Dal vangelo secondo Giovanni (Gv 12,20-33)
In quel tempo, tra quelli che erano saliti per il culto durante la festa c’erano anche alcuni Greci. Questi si avvicinarono a Filippo, che era di Betsàida di Galilea, e gli domandarono: «Signore, vogliamo vedere Gesù».
Filippo andò a dirlo ad Andrea, e poi Andrea e Filippo andarono a dirlo a Gesù. Gesù rispose loro: «È venuta l’ora che il Figlio dell’uomo sia glorificato. In verità, in verità io vi dico: se il chicco di grano, caduto in terra, non muore, rimane solo; se invece muore, produce molto frutto. Chi ama la propria vita, la perde e chi odia la propria vita in questo mondo, la conserverà per la vita eterna. Se uno mi vuole servire, mi segua, e dove sono io, là sarà anche il mio servitore. Se uno serve me, il Padre lo onorerà. Adesso l’anima mia è turbata; che cosa dirò? Padre, salvami da quest’ora? Ma proprio per questo sono giunto a quest’ora! Padre, glorifica il tuo nome».
Venne allora una voce dal cielo: «L’ho glorificato e lo glorificherò ancora!».
La folla, che era presente e aveva udito, diceva che era stato un tuono. Altri dicevano: «Un angelo gli ha parlato». Disse Gesù: «Questa voce non è venuta per me, ma per voi. Ora è il giudizio di questo mondo; ora il principe di questo mondo sarà gettato fuori. E io, quando sarò innalzato da terra, attirerò tutti a me». Diceva questo per indicare di quale morte doveva morire.
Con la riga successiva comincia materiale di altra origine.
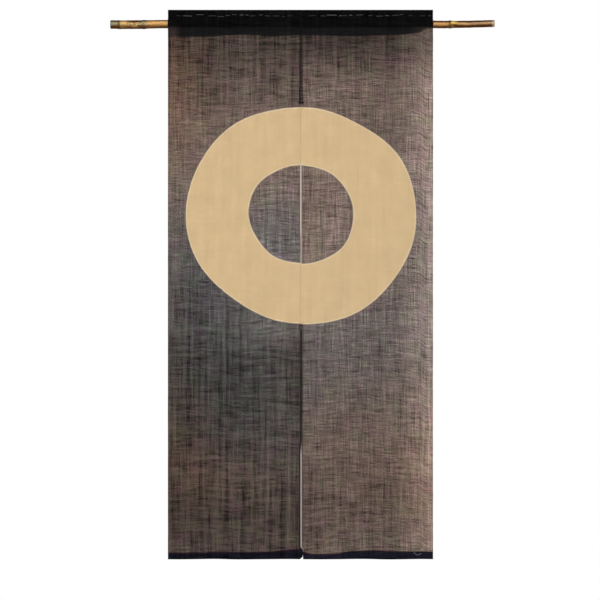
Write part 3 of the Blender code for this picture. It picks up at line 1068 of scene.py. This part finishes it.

Giovanni nell’esperienza di Gesù che sale a Gerusalemme presenta la città santa come un Tempio “a cielo aperto” dove i confini e le barriere sono stati abbattuti dall’amore di un Dio diverso e pieno di premura nei confronti di tutti.
Ai greci che si rivolgono a Filippo e che vogliono vedere Gesù, lo stesso Gesù risponde che ripercorrendo la strada del seme che penetra nella terra e marcisce è possibile non solo avere la possibilità di vederlo, ma soprattutto di continuare a essere eternamente con Lui.
E’ la stessa esperienza del cieco nato alla piscina di Siloe. Lui lo definisce come il profeta e il Signore e lo riconosce non come un dio integralista, ma come un Dio dal cuore grande e misericordioso. Non lo riconosce nel Tempio, ma che abita fuori di esso perché l’amore non può essere circoscritto.
Il Dio dell’amore si manifesta così nei sotterranei della storia e nei crocifissi inchiodati “fuori porta”. Per vedere Gesù non bisogna bendarsi gli occhi per paura di scendere nelle profondità della terra e impegnarsi a risollevare tutti i baraccati delle enormi bidonville di ogni angolo del mondo, i delusi della società dell’opulenza, le donne sottoposte a sevizie o i deportati di tutte le guerre. Bisogna, inoltre, alzare lo sguardo, ai crocifissi “fuori porta” che continuano a morire per fame o scarsità di acqua; ai disoccupati o alle vittime di tanta violenza sessuale, senza tralasciare i cristiani beffeggiati e uccisi per la fede.
La Chiesa dagli occhi aperti è la comunità che guarda e si lascia attirare dal Cristo per essere seme di amore. Lo realizza attraverso l’esperienza dei consacrati e dei battezzati che portano il Vangelo negli angoli nascosti del mondo, in chi lotta per la giustizia, nella preghiera dei conventi e dei monasteri, nei coniugi che vivono la fedeltà al loro matrimonio, nei giovani che decidono di donare la loro vita e il loro tempo rigettando le logiche di una fede borghese.
La chiesa dagli occhi aperti non è mai ipovedente, ma si lascia attirare, ma soprattutto attira tutti a Cristo che da crocifisso non si stanca di amare e di salvare tutti.